◆ **Instructions to follow**: Filter the records below and copy every line containing the word "lifts".

◆ **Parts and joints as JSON**:
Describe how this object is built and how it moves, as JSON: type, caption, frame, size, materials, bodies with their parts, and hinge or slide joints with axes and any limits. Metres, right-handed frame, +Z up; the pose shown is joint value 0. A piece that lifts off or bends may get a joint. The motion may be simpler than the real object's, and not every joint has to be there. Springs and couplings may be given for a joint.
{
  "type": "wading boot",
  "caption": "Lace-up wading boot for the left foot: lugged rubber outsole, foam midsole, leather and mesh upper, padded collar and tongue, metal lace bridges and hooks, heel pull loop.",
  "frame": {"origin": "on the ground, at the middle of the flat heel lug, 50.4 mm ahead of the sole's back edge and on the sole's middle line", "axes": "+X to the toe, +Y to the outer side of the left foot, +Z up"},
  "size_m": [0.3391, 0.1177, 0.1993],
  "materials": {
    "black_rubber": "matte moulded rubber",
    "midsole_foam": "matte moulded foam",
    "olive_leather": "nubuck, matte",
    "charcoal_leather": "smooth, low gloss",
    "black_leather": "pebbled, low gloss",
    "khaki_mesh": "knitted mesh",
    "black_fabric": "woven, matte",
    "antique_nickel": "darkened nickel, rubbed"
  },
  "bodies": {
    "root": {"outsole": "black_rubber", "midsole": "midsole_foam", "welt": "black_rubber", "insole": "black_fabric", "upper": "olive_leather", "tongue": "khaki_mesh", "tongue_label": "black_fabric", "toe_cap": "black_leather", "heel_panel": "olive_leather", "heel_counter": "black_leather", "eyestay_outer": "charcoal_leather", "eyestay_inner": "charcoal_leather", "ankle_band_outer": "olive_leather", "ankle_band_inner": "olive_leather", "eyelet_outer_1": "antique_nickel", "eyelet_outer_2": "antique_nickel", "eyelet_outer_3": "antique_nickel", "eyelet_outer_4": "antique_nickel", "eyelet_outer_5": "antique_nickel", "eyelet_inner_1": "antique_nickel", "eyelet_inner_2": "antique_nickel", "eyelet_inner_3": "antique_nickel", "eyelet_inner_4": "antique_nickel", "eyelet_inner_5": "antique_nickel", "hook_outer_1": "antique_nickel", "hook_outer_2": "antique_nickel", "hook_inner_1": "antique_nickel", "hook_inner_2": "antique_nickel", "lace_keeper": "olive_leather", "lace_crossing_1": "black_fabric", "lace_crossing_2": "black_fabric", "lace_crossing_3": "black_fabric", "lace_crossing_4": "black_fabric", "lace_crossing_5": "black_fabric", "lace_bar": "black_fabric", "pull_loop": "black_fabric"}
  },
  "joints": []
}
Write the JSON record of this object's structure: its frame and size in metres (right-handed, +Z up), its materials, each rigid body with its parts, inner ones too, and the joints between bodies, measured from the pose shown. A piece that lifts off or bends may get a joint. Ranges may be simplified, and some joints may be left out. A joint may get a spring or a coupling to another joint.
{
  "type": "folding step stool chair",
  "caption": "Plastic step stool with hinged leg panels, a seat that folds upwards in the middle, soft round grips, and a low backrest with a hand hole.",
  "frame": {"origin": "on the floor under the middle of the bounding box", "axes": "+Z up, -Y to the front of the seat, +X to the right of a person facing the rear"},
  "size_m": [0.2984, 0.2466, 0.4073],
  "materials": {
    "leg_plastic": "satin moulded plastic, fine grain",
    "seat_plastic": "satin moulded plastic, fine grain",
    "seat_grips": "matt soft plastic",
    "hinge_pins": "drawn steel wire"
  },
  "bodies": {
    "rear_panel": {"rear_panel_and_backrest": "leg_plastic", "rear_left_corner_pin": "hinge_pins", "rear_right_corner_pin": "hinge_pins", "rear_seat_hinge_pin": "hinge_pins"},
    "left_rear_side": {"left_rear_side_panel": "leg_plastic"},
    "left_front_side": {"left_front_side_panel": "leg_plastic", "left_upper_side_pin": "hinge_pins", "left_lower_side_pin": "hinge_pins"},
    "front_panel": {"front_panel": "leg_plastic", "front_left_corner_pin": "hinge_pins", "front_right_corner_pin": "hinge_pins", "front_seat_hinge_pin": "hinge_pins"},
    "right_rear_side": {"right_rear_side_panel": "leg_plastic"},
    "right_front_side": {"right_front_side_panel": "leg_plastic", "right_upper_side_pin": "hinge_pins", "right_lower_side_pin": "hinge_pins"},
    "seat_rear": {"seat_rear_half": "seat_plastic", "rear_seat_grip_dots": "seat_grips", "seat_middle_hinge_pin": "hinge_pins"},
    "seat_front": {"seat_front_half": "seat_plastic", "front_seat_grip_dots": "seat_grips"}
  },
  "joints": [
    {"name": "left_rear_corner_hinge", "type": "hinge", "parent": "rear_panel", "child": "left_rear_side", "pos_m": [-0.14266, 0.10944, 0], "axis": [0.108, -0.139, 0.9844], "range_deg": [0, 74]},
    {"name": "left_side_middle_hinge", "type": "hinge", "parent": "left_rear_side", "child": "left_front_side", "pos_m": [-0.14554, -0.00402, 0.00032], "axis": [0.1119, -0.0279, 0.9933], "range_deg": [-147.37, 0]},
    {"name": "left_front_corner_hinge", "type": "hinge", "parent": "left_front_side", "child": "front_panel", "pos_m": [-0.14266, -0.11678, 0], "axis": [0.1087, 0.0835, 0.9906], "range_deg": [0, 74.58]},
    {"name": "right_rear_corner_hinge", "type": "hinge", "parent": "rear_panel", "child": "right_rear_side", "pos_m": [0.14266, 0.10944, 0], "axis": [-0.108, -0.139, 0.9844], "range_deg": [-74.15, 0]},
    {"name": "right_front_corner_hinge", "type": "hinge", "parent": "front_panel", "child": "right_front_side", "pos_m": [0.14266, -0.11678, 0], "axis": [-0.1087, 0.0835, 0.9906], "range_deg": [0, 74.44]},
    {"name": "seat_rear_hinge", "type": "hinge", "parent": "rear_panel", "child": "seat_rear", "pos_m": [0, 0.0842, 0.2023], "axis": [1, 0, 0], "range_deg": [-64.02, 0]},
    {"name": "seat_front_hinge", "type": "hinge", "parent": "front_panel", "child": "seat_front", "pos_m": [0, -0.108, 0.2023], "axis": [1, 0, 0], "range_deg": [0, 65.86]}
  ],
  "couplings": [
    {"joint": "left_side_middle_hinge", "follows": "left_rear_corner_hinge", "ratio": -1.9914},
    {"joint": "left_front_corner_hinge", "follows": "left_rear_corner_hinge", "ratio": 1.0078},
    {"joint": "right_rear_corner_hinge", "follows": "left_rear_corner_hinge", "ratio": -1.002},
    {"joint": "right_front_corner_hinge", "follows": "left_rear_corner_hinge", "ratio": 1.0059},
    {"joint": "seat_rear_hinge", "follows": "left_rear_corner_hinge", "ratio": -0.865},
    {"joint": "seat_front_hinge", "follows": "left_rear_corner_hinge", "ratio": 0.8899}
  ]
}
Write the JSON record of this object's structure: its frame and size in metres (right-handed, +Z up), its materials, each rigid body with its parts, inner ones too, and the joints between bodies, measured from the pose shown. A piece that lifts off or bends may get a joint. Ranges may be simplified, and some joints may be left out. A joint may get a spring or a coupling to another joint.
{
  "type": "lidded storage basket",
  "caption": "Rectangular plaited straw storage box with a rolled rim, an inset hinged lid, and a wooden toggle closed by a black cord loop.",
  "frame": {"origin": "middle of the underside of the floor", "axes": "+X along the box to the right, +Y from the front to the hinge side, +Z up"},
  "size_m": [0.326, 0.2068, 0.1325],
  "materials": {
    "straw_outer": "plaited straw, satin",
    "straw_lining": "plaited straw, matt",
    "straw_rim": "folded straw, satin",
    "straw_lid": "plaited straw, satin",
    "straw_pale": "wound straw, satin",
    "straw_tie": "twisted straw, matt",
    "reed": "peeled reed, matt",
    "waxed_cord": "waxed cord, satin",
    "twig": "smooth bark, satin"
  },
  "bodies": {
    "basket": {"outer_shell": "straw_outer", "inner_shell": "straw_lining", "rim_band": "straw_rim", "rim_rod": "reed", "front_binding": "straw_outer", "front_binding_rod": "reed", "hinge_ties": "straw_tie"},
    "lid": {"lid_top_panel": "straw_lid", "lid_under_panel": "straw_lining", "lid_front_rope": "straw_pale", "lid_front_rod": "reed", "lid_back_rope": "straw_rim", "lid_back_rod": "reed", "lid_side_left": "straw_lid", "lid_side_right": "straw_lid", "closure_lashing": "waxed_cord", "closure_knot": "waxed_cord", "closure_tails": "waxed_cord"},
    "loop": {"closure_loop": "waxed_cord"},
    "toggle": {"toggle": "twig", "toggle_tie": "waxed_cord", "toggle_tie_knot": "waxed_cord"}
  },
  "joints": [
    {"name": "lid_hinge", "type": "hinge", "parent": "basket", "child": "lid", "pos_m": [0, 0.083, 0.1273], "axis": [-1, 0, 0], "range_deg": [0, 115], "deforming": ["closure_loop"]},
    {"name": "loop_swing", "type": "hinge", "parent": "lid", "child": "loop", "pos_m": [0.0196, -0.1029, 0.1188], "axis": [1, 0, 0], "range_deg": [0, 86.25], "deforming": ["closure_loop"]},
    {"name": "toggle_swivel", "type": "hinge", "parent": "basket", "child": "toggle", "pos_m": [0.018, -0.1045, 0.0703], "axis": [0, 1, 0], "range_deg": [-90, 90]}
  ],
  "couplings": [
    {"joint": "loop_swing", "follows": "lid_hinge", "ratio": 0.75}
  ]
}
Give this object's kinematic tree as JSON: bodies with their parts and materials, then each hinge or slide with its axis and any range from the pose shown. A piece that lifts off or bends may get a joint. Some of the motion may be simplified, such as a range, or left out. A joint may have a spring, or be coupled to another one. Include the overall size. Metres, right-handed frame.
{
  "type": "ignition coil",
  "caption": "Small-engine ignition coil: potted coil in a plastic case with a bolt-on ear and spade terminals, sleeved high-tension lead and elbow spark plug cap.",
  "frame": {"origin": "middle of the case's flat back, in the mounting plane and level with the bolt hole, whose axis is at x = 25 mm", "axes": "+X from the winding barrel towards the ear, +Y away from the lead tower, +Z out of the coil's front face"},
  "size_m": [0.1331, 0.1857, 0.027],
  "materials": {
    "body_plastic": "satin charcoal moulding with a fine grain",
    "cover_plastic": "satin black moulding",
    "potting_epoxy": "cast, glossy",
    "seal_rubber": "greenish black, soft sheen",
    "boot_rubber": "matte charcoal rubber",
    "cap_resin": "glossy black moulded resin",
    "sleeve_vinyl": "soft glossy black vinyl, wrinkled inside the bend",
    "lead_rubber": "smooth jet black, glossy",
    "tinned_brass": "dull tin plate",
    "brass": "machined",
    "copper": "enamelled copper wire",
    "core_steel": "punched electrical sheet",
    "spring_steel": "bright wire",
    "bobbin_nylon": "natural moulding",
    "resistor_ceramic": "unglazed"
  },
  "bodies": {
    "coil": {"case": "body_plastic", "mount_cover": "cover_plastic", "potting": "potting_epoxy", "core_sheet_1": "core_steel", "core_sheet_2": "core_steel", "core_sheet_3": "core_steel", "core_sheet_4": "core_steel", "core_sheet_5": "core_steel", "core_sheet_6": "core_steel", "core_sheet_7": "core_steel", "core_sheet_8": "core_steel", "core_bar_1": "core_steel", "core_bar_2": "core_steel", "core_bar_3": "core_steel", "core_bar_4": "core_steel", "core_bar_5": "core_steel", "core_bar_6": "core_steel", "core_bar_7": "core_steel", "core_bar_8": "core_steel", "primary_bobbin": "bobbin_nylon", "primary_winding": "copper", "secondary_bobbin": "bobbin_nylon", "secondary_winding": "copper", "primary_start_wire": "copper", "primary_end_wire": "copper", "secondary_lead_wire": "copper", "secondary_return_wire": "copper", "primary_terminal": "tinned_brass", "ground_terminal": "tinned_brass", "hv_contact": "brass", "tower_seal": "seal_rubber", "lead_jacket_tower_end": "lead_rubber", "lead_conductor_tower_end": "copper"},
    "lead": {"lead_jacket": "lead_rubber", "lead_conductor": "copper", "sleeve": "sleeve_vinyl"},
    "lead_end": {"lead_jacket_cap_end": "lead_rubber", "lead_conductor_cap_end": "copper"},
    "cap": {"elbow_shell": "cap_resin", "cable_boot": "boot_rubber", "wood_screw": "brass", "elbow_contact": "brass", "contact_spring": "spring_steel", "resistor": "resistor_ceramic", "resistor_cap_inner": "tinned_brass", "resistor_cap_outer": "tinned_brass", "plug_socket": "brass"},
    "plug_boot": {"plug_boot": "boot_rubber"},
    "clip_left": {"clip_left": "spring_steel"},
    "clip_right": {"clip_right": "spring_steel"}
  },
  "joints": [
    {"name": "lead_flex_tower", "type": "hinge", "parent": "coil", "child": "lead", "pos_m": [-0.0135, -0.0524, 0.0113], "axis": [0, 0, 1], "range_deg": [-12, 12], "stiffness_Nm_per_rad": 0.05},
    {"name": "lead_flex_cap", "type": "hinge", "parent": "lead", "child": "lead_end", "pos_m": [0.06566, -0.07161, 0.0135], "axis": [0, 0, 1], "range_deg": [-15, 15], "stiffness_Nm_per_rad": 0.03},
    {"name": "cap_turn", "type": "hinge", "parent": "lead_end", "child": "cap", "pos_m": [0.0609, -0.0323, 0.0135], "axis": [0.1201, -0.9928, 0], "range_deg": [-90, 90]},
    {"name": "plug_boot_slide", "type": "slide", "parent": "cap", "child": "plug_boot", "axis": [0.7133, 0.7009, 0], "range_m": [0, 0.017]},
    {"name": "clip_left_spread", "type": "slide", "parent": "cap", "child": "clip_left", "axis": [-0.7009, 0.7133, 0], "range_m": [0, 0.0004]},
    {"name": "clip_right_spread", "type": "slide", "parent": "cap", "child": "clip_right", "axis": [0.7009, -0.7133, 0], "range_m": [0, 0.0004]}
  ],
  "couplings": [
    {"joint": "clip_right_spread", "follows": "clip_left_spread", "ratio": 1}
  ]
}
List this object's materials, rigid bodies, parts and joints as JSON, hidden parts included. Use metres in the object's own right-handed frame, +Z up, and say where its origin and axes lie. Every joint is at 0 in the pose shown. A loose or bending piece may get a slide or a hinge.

◆ **Output**:
Describe how this object is built and how it moves, as JSON: type, caption, frame, size, materials, bodies with their parts, and hinge or slide joints with axes and any limits. Metres, right-handed frame, +Z up; the pose shown is joint value 0. A piece that lifts off or bends may get a joint. The motion may be simpler than the real object's, and not every joint has to be there. Springs and couplings may be given for a joint.
Write the JSON record of this object's structure: its frame and size in metres (right-handed, +Z up), its materials, each rigid body with its parts, inner ones too, and the joints between bodies, measured from the pose shown. A piece that lifts off or bends may get a joint. Ranges may be simplified, and some joints may be left out. A joint may get a spring or a coupling to another joint.
Write the JSON record of this object's structure: its frame and size in metres (right-handed, +Z up), its materials, each rigid body with its parts, inner ones too, and the joints between bodies, measured from the pose shown. A piece that lifts off or bends may get a joint. Ranges may be simplified, and some joints may be left out. A joint may get a spring or a coupling to another joint.
Give this object's kinematic tree as JSON: bodies with their parts and materials, then each hinge or slide with its axis and any range from the pose shown. A piece that lifts off or bends may get a joint. Some of the motion may be simplified, such as a range, or left out. A joint may have a spring, or be coupled to another one. Include the overall size. Metres, right-handed frame.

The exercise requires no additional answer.